Este cura, sin descuidar sus obligaciones parroquiales, tenía aficiones
pintorescas. Así, entre otras cosas, diseñó un carretón
falcado, que no era sino un apero alternativo al trillo tradicional.
Con ayuda del herrero y carpintero del pueblo construyó el prototipo. Adelantó
la prueba del mismo para que estuviera presente el obispo, que se hallaba de
visita pastoral. Tal vez no era el momento y las mieses con las que se hizo la
parva de la demostración estuvieran verdes. Estas acabaron embozando las hoces,
con corte en su parte convexa, en las que se basaba su invento.

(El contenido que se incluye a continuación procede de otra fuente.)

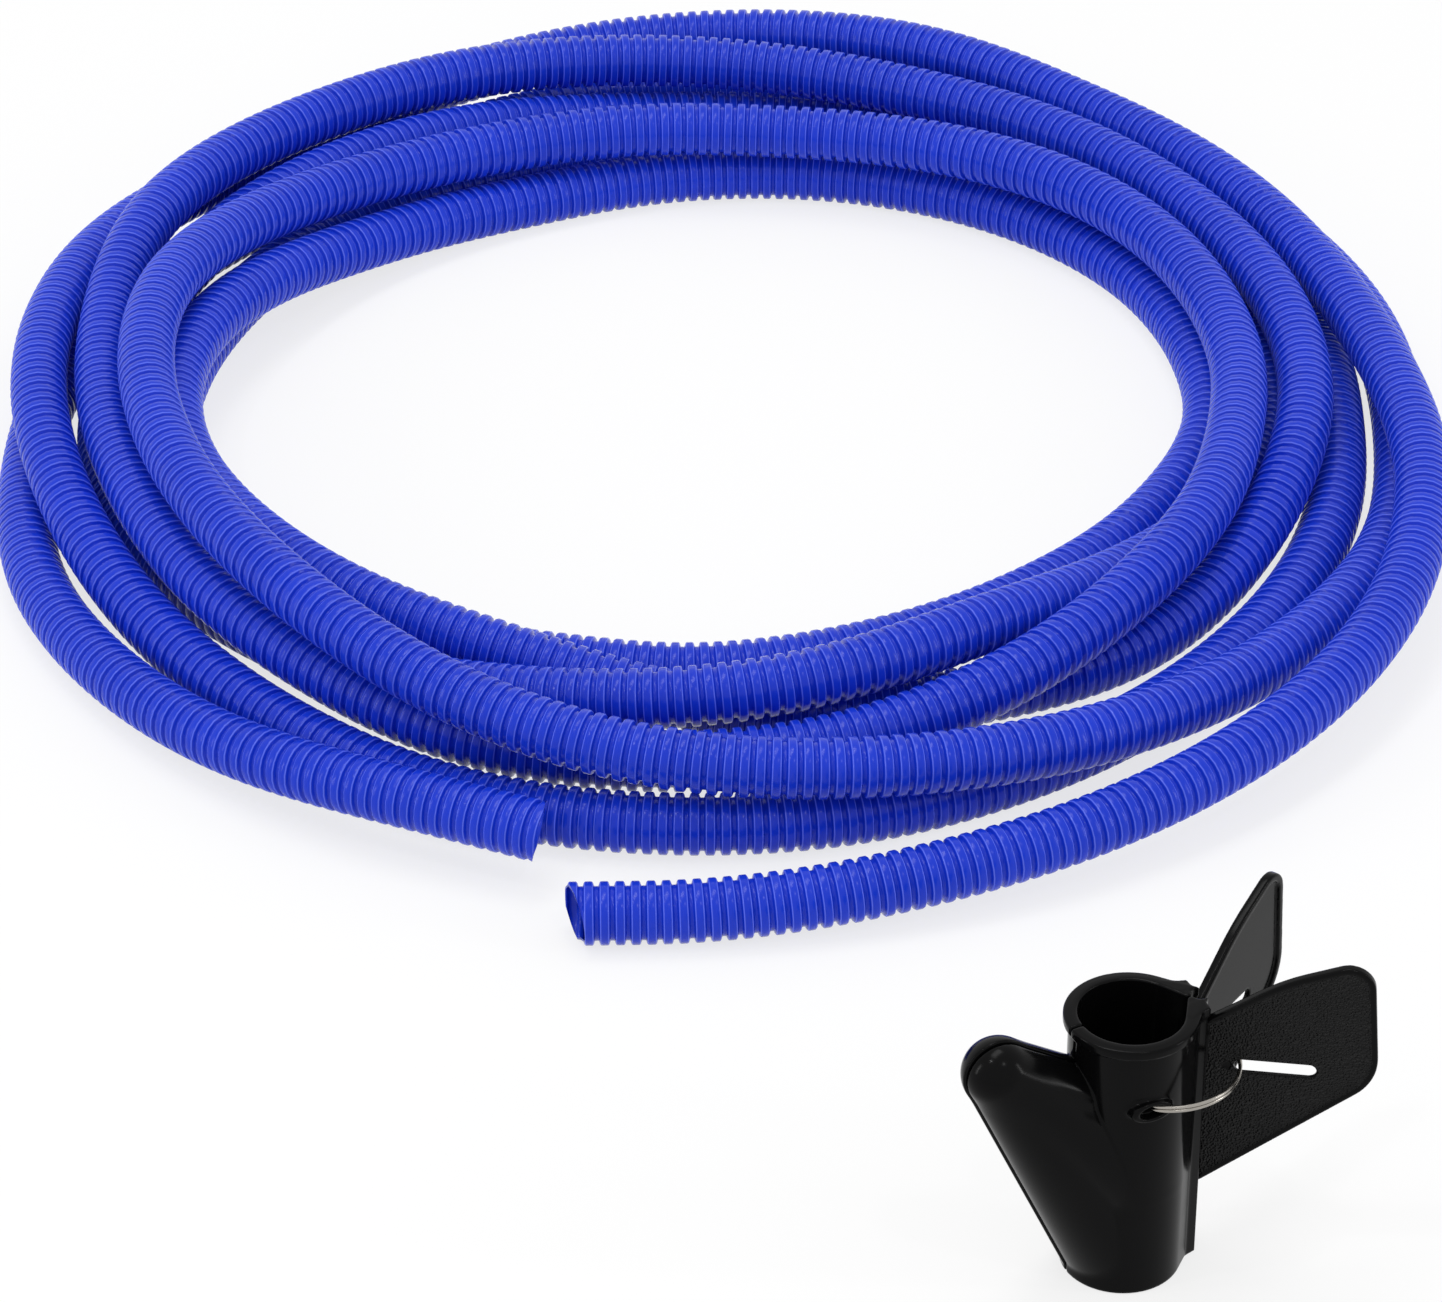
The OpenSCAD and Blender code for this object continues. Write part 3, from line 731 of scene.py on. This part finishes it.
def seen_directly(nodes, links):
    """1 on rays that show the background: the camera's, mirrored and transmitted."""
    path = nodes.new("ShaderNodeLightPath")
    seen = nodes.new("ShaderNodeMath")
    seen.operation = "MAXIMUM"
    links.new(path.outputs["Is Camera Ray"], seen.inputs[0])
    links.new(path.outputs["Is Glossy Ray"], seen.inputs[1])
    either = nodes.new("ShaderNodeMath")
    either.operation = "MAXIMUM"
    links.new(seen.outputs[0], either.inputs[0])
    links.new(path.outputs["Is Transmission Ray"], either.inputs[1])
    return either.outputs[0]


world = bpy.data.worlds.new("studio")
bpy.context.scene.world = world
world.use_nodes = True
wn, wl = world.node_tree.nodes, world.node_tree.links
wn.clear()
output = wn.new("ShaderNodeOutputWorld")
seen = seen_directly(wn, wl)
plain = wn.new("ShaderNodeBackground")
plain.inputs["Strength"].default_value = PLAIN_STRENGTH
white = wn.new("ShaderNodeBackground")
white.inputs["Strength"].default_value = WHITE_STRENGTH
for node in (plain, white):
    node.inputs["Color"].default_value = (1, 1, 1, 1)
mix = wn.new("ShaderNodeMixShader")
wl.new(seen, mix.inputs[0])
wl.new(plain.outputs[0], mix.inputs[1])
wl.new(white.outputs[0], mix.inputs[2])
wl.new(mix.outputs[0], output.inputs["Surface"])

bpy.ops.mesh.primitive_plane_add(size=FLOOR_SIZE, location=(0, 0, -FLOOR_DROP))
floor = bpy.context.object
floor.name = "floor"
m, nodes, links, shader = material("floor", (0.93, 0.93, 0.93), 0.9, 0.0)
glow = nodes.new("ShaderNodeEmission")
share = nodes.new("ShaderNodeMath")
share.operation = "MULTIPLY"
share.inputs[1].default_value = FLOOR_GLOW
links.new(seen_directly(nodes, links), share.inputs[0])
pale = nodes.new("ShaderNodeMixShader")
links.new(share.outputs[0], pale.inputs[0])
links.new(shader.outputs[0], pale.inputs[1])
links.new(glow.outputs[0], pale.inputs[2])
links.new(pale.outputs[0], nodes["Material Output"].inputs["Surface"])
floor.data.materials.append(m)


def soft_light(name, place, size, power):
    data = bpy.data.lights.new(name, "AREA")
    data.shape = "RECTANGLE"
    data.size, data.size_y = size
    data.energy = power
    obj = bpy.data.objects.new(name, data)
    obj.location = place
    obj.rotation_euler = (-Vector(place)).to_track_quat("-Z", "Y").to_euler()
    bpy.context.scene.collection.objects.link(obj)


for lamp in LAMPS:
    soft_light(*lamp)
bpy.context.scene.view_settings.view_transform = "Standard"
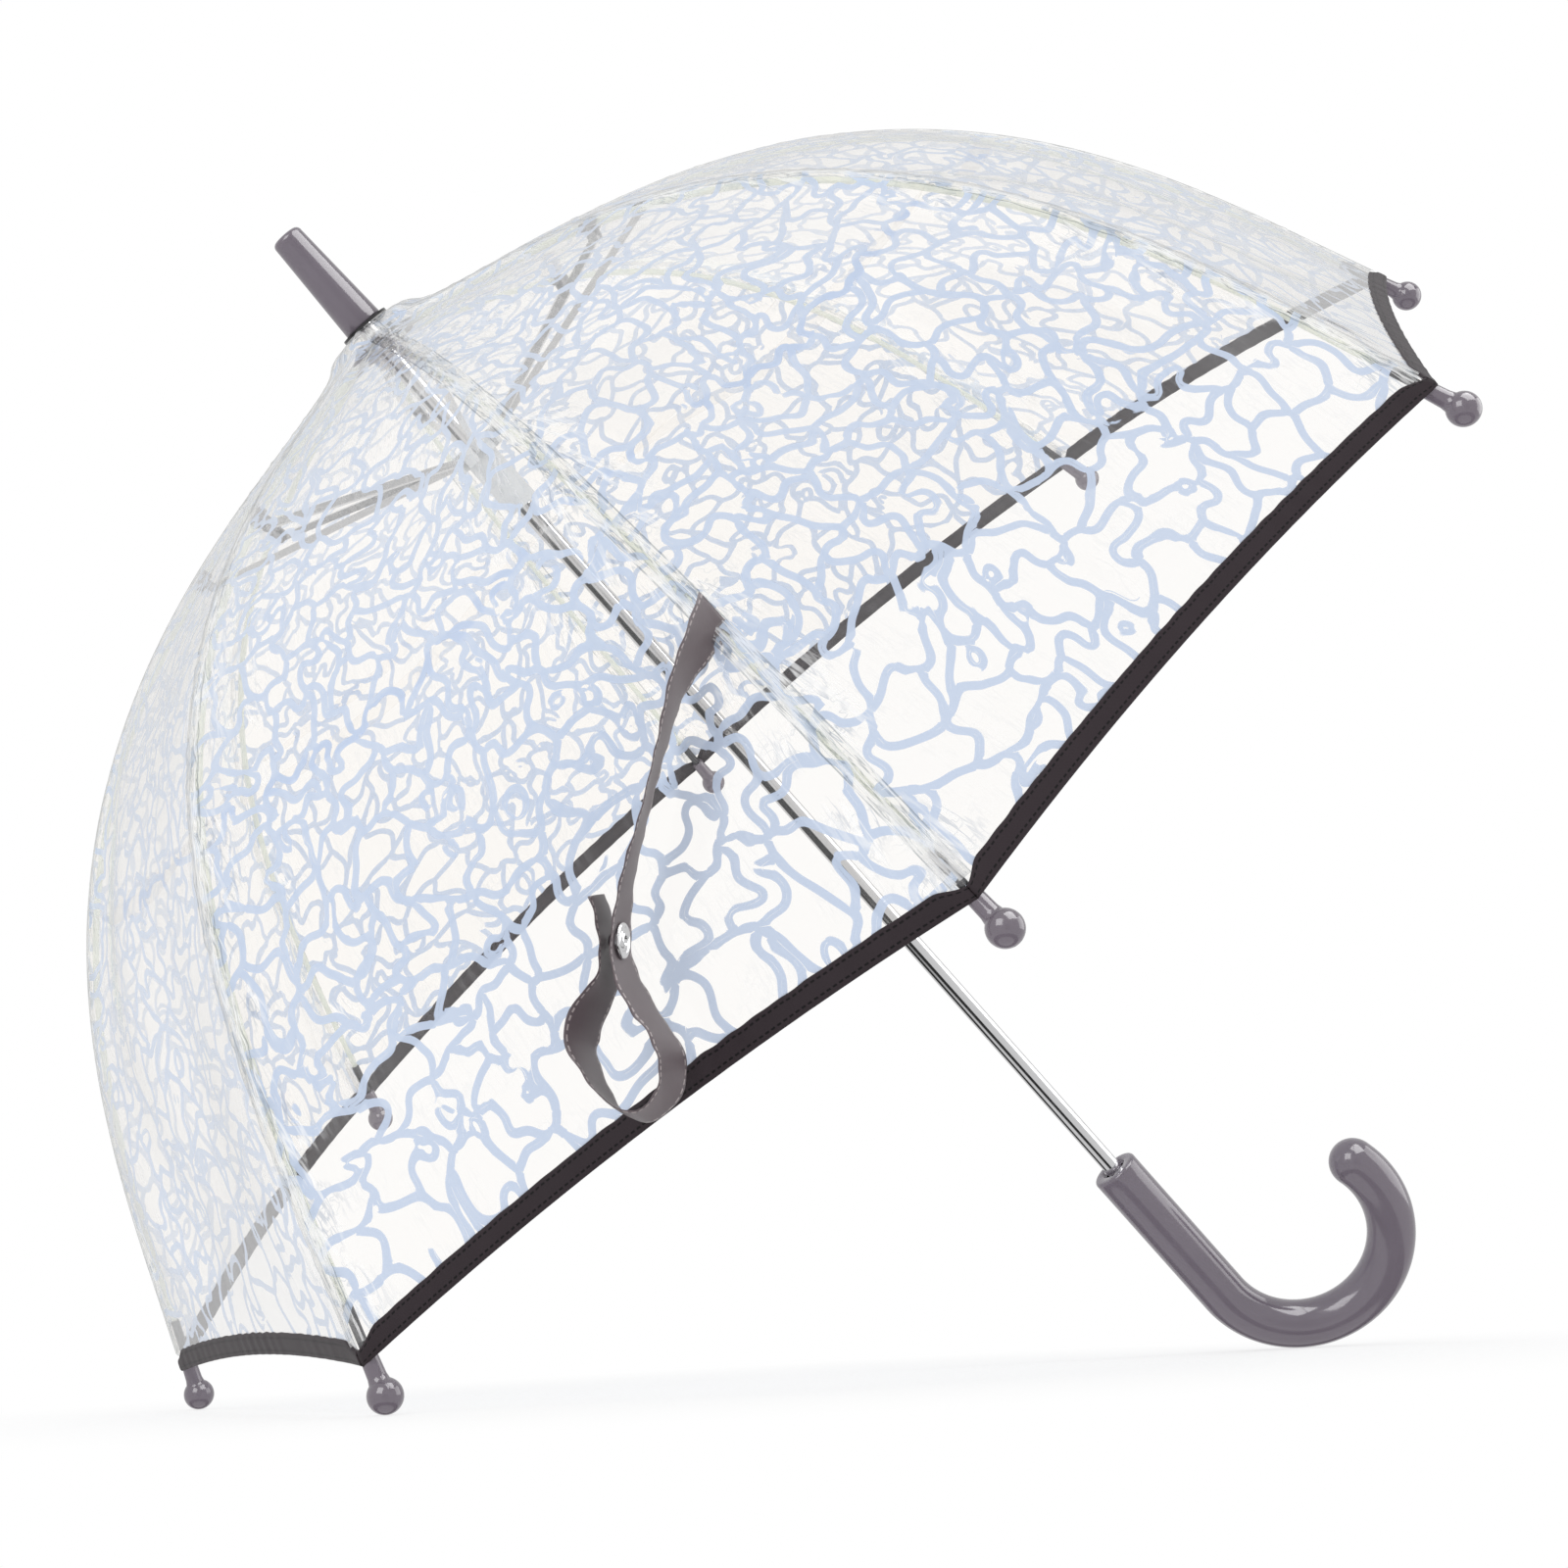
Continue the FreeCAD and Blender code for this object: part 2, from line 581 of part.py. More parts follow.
def closure_strap():
    """Strap that hangs from its seam, folded back into a loop and snapped to itself."""
    root = strap_top()
    half = STRAP_THICKNESS / 2.0
    run = box(
        (root.x - half, root.x + half),
        (root.y - STRAP_WIDTH, root.y),
        (root.z - STRAP_TO_NECK, root.z),
    )
    tab = box(
        (root.x - half, root.x + half),
        (root.y, root.y + STRAP_CLEARANCE),
        (root.z - STRAP_TAB_HEIGHT, root.z),
    )
    loop = strap_ring(0.0).cut(strap_ring(STRAP_THICKNESS)).extrude(-TANGENT * STRAP_WIDTH)
    end = box(
        (root.x - 3.0 * half - 0.3, root.x - half),
        (root.y - STRAP_WIDTH, root.y),
        (root.z - STRAP_TO_NECK - STRAP_THICKNESS, root.z - STRAP_TO_NECK + STRAP_END_LENGTH),
    )
    return swung(run.fuse([tab, loop, end]).removeSplitter())


def strap_snap():
    """Press stud that holds the strap's short end, on the outer face of the hanging part."""
    root = strap_top()
    face = root.x + STRAP_THICKNESS / 2.0
    centre = Vector(face, root.y - STRAP_WIDTH / 2.0, root.z - STRAP_TO_NECK + SNAP_HEIGHT)
    cap = cylinder(SNAP_RADIUS, SNAP_THICKNESS, centre, RADIAL)
    return swung(cap.makeFillet(0.8, [max(cap.Edges, key=lambda edge: edge.CenterOfMass.x)]))


def leaned(shape):
    """Copy of an upright shape leaned over with the umbrella."""
    copy = shape.copy()
    copy.rotate(ORIGIN, TANGENT, -LEAN)
    return copy


def build():
    """Every piece of the umbrella, leaned over, by node name."""
    upright = {
        "shaft_tube": shaft_tube(),
        "ferrule": ferrule(),
        "crown_washer": crown_washer(),
        "crown_notch": crown_notch(),
        "crown_wire": crown_wire(),
        "runner": runner(),
        "crook_handle": crook_handle(),
        "top_catch": catch(TOP_SHELF, -1.0),
        "bottom_catch": catch(BOTTOM_SHELF, 1.0),
        "stop_pin": stop_pin(),
    }
    at_rib = {
        "upper": rib_upper(),
        "lower": rib_lower(),
        "tip": rib_tip(),
    }
    arm, film, tape = stretcher(), panel(), hem()
    for number in range(1, RIB_COUNT + 1):
        azimuth = rib_azimuth(number)
        for name, shape in at_rib.items():
            upright[f"rib_{number}_{name}"] = turned(shape, azimuth)
        upright[f"stretcher_{number}"] = turned(arm, azimuth)
        upright[f"panel_{number}"] = turned(film, azimuth + HALF_PITCH)
        upright[f"hem_{number}"] = turned(tape, azimuth + HALF_PITCH)
    pieces = {name: leaned(shape) for name, shape in upright.items()}
    pieces["closure_strap"] = closure_strap()
    pieces["strap_snap"] = strap_snap()
    return pieces


def floor_shift(pieces):
    """Move that puts the middle of the footprint at the origin, on the floor."""
    bounds = FreeCAD.BoundBox()
    for shape in pieces.values():
        bounds.add(shape.optimalBoundingBox(False, False))
    return Vector(-bounds.Center.x, -bounds.Center.y, -bounds.ZMin)


PIECES = build()
SHIFT = floor_shift(PIECES)

os.makedirs("parts", exist_ok=True)
for node, piece in PIECES.items():
    piece.translate(SHIFT)
    piece.exportStep(f"parts/{node}.step")
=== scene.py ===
import json
import math

import bpy
import numpy as np
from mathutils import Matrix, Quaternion, Vector

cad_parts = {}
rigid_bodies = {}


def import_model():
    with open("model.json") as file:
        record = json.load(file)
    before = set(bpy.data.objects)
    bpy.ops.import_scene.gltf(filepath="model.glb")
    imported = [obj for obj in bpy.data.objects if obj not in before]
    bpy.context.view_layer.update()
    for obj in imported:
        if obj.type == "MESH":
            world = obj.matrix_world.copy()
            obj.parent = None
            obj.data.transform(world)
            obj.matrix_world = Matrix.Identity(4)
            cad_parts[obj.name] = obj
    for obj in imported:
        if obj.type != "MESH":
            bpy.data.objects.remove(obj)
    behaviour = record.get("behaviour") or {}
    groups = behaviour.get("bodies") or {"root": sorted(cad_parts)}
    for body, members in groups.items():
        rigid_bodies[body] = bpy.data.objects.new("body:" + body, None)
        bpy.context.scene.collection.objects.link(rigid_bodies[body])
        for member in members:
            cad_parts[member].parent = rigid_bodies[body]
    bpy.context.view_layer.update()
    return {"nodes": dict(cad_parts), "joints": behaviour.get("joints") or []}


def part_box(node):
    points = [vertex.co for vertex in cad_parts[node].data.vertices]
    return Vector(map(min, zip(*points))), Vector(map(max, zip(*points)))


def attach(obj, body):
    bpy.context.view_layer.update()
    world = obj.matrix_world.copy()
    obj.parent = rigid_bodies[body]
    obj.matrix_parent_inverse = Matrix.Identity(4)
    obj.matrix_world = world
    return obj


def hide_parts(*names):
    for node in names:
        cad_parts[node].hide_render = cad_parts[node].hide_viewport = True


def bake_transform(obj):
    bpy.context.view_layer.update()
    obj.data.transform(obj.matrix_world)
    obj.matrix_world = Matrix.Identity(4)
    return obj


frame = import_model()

MM = 0.001
WHITE = (1.0, 1.0, 1.0, 1.0)
UPWARD = np.array([0.0, 0.0, 1.0])
ORIGIN = np.zeros(3)

# Canopy: the rib's curve and the film over it, as on the CAD part
RIB_COUNT = 8
FIRST_RIB_AZIMUTH = 157.5
PITCH = 360.0 / RIB_COUNT
HALF_PITCH = math.radians(PITCH / 2.0)
RIB_LENGTH = 485.0
ROOT_SLOPE, TIP_SLOPE = 11.0, 65.0
BEND_START, BEND_END = 30.0, 440.0
PIVOT_RING_RADIUS = 9.5
FLEX_ARC = 270.0
STRETCHER_ARC, STRETCHER_DROP = 118.0, 5.0
FILM_OFFSET = 3.4
FILM_CROWN = [(9.0, 8.6), (20.6, 6.2), (31.7, 0.3)]
HEM_SETBACK, HEM_SAG, HEM_WIDTH, HEM_THICKNESS = 12.0, 6.0, 9.0, 1.5
HEM_FOLD = 1.5
HALF_HEM, HEM_GATHER = 139.0, 11.0
FLEX_HALF_SPAN, FLEX_BULGE, BAND_OVERLAP = 10.0, 16.0, 8.0
# Welded strip: half widths of its lines of points, and the radius out to which it narrows
SEAM_HALF_WIDTHS, SEAM_FULL_RADIUS = [0.0, 0.8, 2.4, 4.0, 4.6], 14.0
PRESSED_EDGE, STITCH_LENGTH = 4.2, 2.6

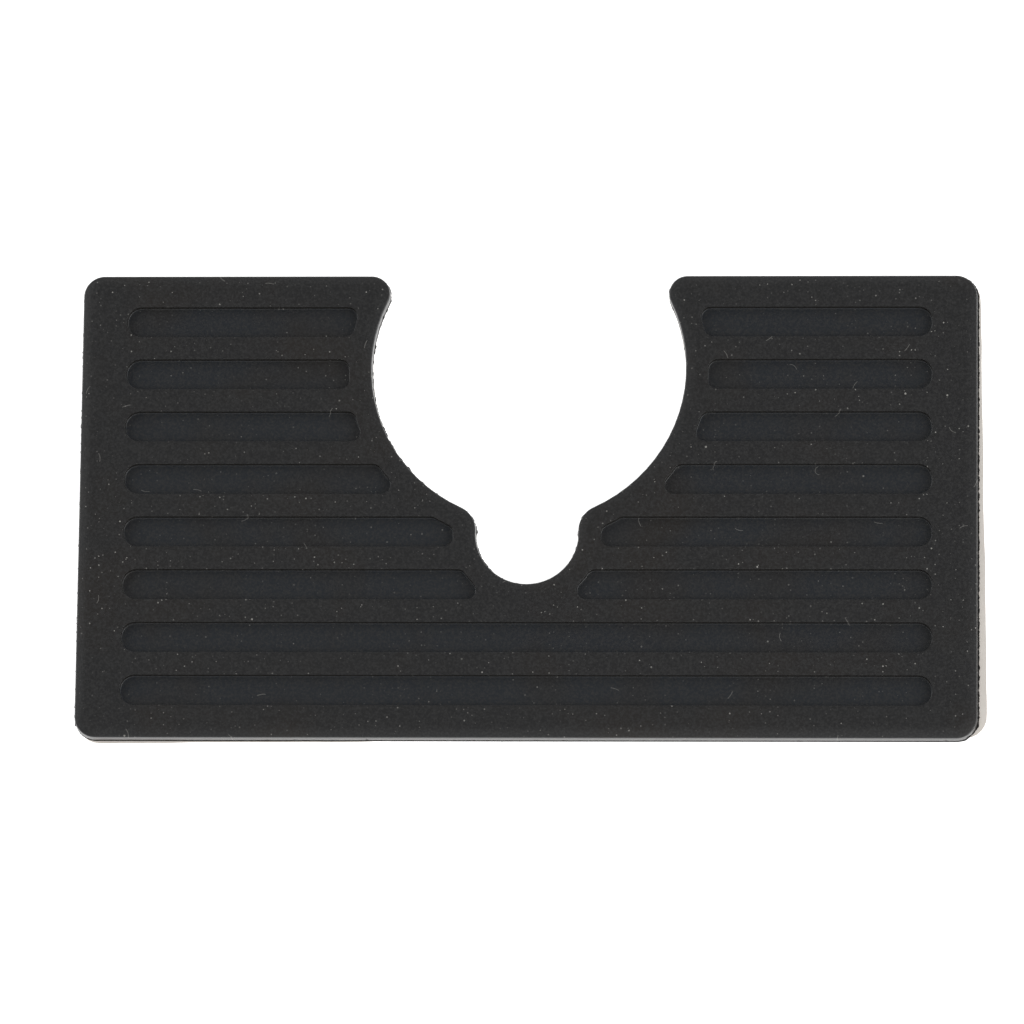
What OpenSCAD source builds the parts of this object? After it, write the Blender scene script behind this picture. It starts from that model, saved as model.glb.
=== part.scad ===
// Snowboard stomp pad: a moulded rubber tread on double-sided foam tape, its paper liner still on.
// It lies tread up on the XY plane. The notch opens towards +Y, and the liner's underside is z = 0.

/* [Outline] */
// Width of the pad
pad_w = 180; // [140:1:240]
// Depth of the pad, from the notched edge to the plain edge
pad_d = 95; // [79:1:130]
// Radius of the four outer corners
corner_r = 4.3; // [2:0.1:8]

/* [Notch] */
// Radius of the notch's large round
notch_r = 31.5; // [24:0.5:38]
// Width of the notch's mouth at its narrowest
mouth_w = 56; // [40:1:60]
// Radius of the small round at the notch's inner end
throat_r = 10.2; // [7.5:0.1:13]
// How far the small round reaches past the large one
throat_len = 12.8; // [6:0.1:15]
// Rounding of the two lobe tips beside the mouth
tip_r = 3.8; // [1:0.1:5]
// Rounding of the shoulders between the two rounds
shoulder_r = 5.3; // [1:0.1:7]

/* [Tread] */
// Thickness of the rubber
tread_t = 2.4; // [1.8:0.1:5]
// Number of rows of grooves
groove_rows = 8; // [4:1:9]
// Width of a groove
groove_w = 6.2; // [4.5:0.1:7.6]
// Depth of a groove
groove_depth = 1.3; // [0.5:0.1:1.6]
// Rubber left between the outer rows and the long edges
row_margin = 6.6; // [5:0.1:12]
// Rubber left between the grooves' outer ends and the short edges
side_margin = 9; // [6:0.5:16]
// Rubber left between the grooves and the notch
notch_margin = 4.5; // [3:0.1:7]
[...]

Todo influyó
para que aquello fuera un rotundo fracaso, al que hubo que añadir la mofa de sus
parroquianos. En Sanchonuño no se tomaron en serio aquella nueva tecnología y
siguieron usando los trillos tradicionales de Cantalejo otros doscientos años
más, hasta 1970.
Ese año fue la
última vez que vi a los trinitarios en Sanchonuño. Acababa el curso y dos
hermanos de la orden, de paisano, aparecieron en la escuela para captar nuevas
vocaciones. Se llevaron una semana a un grupo de siete u ocho chicos a su
convento de Salamanca. Las experiencias allí fueron dispares. Ellos lo saben.
Solo uno regresó después con los trinitarios y durante tanto tiempo que a punto
estuvo de vestir el hábito blanco, con la cruz de brazos rojo y azul.
Empezábamos con
Lepanto. Hubiera sido un tópico haber citado, en el cuarto centenario de su
muerte, a D. Miguel de Cervantes en relación con esa batalla. Sin embargo, es
de justicia recordar que fueron los trinitarios los que gestionaron y
consiguieron el rescate de su presidio en Argel, salvándolo de un destino
incierto. Fue Fray Juan Gil, trinitario natural de Arévalo. Y en agradecimiento al gran amor y predilección por la Orden
Trinitaria, se mandó enterrar Cervantes en las monjas trinitarias de Madrid,
en cuyo convento se han buscado sus restos infructuosamente.